Kipling wrote: “In the sea, once upon a time, o my best beloved, there was a Whale, and he ate fishes…Till at last there was only one small fish left in all the sea, and he was a small ‘Stute Fish, and he swam a little behind the Whale’s right ear, so as to be out of harm’s way. Then the Whale stood up on his tail and said, ‘I’m hungry.’ And the small ‘Stute Fish said in a small ‘stute voice, ‘Noble and generous cetacean, have you ever tasted Man?”

The tale is analogous to the Old Testament tale of Jonah who gets swallowed by the whale, and it points to a deeper mystery concerning what ancient cultures believed about the human being’s origins. In the Classical Greek  period, the philosopher Plato wrote that souls are equal in number to the stars, and after dividing the universe into its component parts, the great creator assigned to each soul a star. And it was from this star that the human being journeyed to the earth.

The idea was not only that every human being comes from a star, but that when a significant birth was about to take place, it would be indicated by the stars, or by some starry configuration.
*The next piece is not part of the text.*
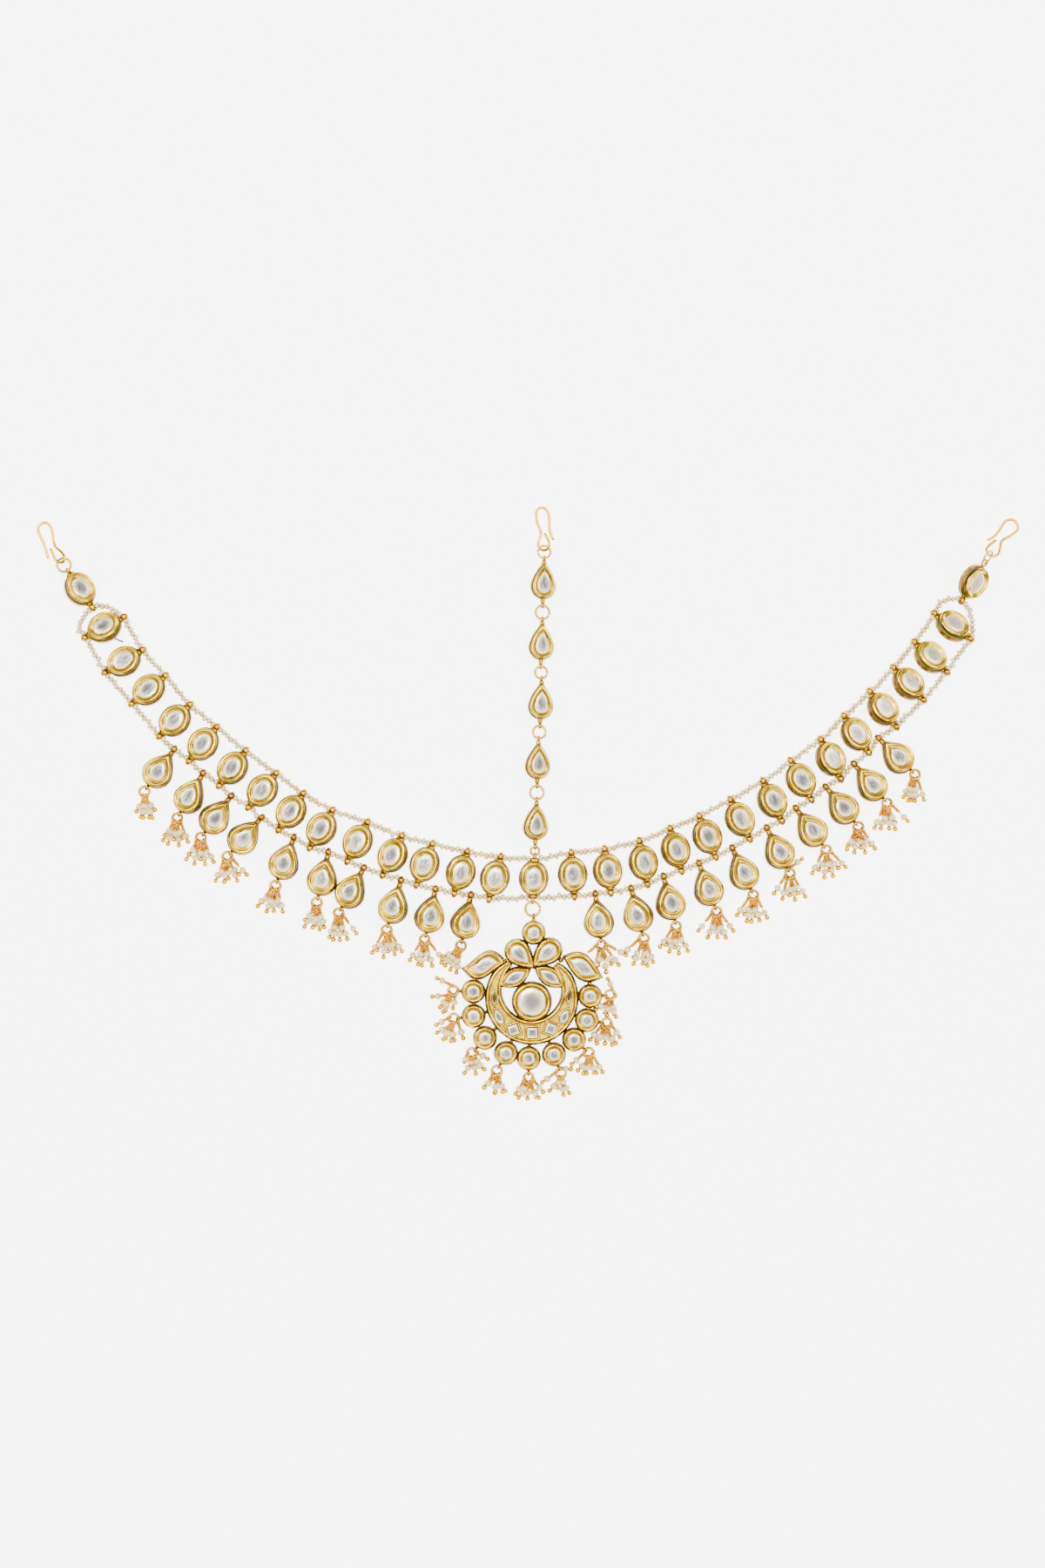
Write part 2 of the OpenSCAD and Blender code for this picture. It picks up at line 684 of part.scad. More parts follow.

In this context, it’s possible to imagine that to be “swallowed by the whale” was codespeak for the way a soul journeys from the stars to earthly incarnation.

Just beyond the whale constellation is a region of sky known as the Pisces/Cetus superclusters, a vast region of galaxies clustered together, almost as though they were souls waiting their turn to be swallowed by the whale so they can make their journey to earth.

Cetus is low in the south at this time, where the “miracle star” at his throat twinkles from on high through season of celebrating the mysteries of birth.